--- WHAT IS NEEDED ---
Copy every line, exactly and only, from the line containing "ALONG_X = (0, 90, 0)" to the line containing "points = [vertex.co", both lines included.

--- INPUT DATA ---
>>>
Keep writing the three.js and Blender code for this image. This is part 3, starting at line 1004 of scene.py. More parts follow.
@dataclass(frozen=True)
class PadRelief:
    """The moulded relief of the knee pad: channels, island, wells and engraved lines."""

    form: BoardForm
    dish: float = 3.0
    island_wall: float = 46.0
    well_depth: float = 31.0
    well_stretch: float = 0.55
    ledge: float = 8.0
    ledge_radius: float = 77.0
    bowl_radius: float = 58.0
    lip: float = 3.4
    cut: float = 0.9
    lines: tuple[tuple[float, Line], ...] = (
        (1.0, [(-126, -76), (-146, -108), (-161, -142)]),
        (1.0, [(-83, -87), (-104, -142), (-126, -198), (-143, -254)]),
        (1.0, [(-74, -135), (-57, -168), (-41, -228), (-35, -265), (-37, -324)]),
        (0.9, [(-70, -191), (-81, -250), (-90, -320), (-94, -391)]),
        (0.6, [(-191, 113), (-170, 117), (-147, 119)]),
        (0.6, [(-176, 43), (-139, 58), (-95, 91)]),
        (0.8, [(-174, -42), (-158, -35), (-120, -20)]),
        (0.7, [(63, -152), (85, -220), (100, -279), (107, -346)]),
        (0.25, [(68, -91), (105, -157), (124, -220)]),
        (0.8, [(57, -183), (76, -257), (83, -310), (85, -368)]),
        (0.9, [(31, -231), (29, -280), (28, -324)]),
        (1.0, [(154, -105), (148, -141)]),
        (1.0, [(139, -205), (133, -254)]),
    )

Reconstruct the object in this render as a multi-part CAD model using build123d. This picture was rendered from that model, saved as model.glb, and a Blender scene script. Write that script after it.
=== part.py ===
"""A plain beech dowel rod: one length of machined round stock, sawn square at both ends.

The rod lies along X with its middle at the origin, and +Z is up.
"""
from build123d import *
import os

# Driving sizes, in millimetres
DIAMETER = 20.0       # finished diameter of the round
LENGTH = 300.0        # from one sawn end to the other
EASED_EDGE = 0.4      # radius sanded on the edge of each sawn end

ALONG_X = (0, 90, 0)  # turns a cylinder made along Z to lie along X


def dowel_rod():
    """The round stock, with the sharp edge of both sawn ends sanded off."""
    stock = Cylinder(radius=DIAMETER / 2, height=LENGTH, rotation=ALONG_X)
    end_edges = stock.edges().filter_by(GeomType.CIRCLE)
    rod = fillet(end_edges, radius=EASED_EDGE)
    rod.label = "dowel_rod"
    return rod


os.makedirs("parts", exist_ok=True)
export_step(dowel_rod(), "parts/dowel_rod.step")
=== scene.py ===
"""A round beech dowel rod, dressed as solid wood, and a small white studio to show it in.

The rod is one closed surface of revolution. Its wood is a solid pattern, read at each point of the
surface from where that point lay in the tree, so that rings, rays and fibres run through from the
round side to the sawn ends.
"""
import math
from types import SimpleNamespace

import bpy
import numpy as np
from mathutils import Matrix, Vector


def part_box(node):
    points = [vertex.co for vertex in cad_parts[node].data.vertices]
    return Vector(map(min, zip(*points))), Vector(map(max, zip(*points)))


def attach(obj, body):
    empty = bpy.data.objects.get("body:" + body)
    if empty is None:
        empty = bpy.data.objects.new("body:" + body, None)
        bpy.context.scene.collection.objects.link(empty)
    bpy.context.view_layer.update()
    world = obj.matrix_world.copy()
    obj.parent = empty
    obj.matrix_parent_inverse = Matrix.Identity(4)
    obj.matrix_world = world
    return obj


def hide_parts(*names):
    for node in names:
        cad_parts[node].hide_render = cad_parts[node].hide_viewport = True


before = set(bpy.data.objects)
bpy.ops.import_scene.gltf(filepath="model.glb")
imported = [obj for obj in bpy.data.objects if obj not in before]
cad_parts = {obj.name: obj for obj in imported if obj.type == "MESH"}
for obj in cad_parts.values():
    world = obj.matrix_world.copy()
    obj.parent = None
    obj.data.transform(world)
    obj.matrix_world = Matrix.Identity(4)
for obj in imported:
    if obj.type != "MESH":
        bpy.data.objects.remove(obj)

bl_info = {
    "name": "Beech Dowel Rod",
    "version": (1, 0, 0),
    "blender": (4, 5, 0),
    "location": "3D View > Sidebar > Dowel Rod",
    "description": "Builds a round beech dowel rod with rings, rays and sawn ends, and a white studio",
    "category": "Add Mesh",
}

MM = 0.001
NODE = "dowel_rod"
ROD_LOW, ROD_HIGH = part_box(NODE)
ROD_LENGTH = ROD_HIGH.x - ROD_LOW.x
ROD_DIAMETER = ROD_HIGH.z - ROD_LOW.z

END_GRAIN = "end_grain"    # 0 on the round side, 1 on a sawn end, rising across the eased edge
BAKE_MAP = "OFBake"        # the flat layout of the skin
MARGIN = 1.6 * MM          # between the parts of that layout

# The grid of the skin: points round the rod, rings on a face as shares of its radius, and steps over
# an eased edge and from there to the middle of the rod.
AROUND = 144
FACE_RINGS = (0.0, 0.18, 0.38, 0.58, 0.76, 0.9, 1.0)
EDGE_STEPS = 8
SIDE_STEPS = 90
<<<
>>>
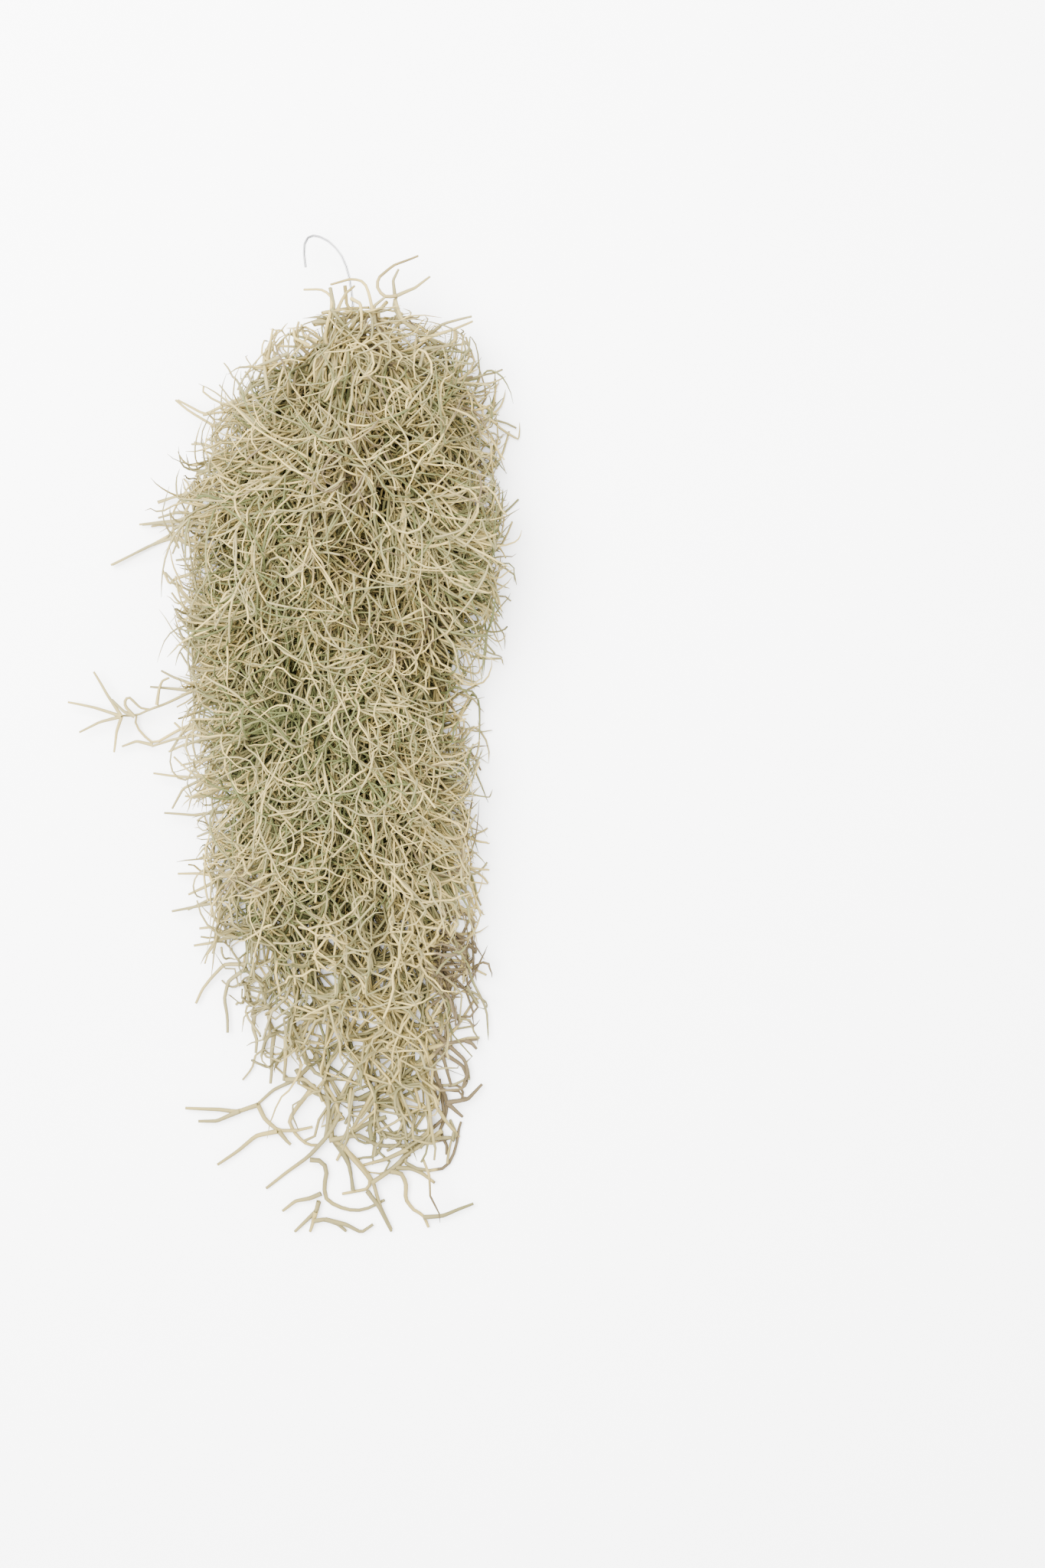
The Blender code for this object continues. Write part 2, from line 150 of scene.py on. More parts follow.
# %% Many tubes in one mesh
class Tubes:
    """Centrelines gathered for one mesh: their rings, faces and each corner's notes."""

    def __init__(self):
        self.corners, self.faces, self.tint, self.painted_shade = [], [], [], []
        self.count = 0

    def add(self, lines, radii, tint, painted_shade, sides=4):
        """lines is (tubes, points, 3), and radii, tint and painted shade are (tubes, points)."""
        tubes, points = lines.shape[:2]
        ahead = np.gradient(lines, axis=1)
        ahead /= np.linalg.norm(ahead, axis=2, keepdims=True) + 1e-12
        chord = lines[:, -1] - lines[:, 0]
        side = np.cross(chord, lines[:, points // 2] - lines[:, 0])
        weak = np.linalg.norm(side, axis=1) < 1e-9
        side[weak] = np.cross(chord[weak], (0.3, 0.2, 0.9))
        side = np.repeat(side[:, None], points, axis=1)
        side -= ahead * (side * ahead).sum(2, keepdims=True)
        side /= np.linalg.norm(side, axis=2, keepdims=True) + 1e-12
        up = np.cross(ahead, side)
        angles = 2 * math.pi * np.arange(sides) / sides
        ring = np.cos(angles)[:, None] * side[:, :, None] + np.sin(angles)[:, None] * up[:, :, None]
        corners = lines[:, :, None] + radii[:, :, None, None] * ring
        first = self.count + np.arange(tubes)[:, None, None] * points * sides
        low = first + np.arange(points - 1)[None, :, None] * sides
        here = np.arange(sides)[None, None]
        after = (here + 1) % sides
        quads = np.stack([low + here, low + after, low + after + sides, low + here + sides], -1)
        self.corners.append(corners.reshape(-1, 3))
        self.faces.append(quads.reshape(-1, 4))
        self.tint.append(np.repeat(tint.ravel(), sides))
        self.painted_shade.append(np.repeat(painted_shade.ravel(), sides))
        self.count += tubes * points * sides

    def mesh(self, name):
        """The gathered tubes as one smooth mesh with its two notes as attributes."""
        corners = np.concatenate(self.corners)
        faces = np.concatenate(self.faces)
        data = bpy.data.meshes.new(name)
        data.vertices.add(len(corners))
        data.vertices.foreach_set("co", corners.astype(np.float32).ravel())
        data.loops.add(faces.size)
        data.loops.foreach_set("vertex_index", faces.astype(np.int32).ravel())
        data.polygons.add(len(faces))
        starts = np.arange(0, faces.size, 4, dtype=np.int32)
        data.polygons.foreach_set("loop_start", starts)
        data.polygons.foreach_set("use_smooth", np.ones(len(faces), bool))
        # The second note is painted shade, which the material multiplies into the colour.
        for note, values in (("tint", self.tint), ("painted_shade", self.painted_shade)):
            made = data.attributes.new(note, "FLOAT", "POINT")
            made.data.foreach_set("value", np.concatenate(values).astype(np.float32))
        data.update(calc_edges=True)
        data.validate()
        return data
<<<
--- OUTPUT OF THE TASK ---
ALONG_X = (0, 90, 0)  # turns a cylinder made along Z to lie along X


def dowel_rod():
    """The round stock, with the sharp edge of both sawn ends sanded off."""
    stock = Cylinder(radius=DIAMETER / 2, height=LENGTH, rotation=ALONG_X)
    end_edges = stock.edges().filter_by(GeomType.CIRCLE)
    rod = fillet(end_edges, radius=EASED_EDGE)
    rod.label = "dowel_rod"
    return rod


os.makedirs("parts", exist_ok=True)
export_step(dowel_rod(), "parts/dowel_rod.step")
=== scene.py ===
"""A round beech dowel rod, dressed as solid wood, and a small white studio to show it in.

The rod is one closed surface of revolution. Its wood is a solid pattern, read at each point of the
surface from where that point lay in the tree, so that rings, rays and fibres run through from the
round side to the sawn ends.
"""
import math
from types import SimpleNamespace

import bpy
import numpy as np
from mathutils import Matrix, Vector


def part_box(node):
    points = [vertex.co for vertex in cad_parts[node].data.vertices]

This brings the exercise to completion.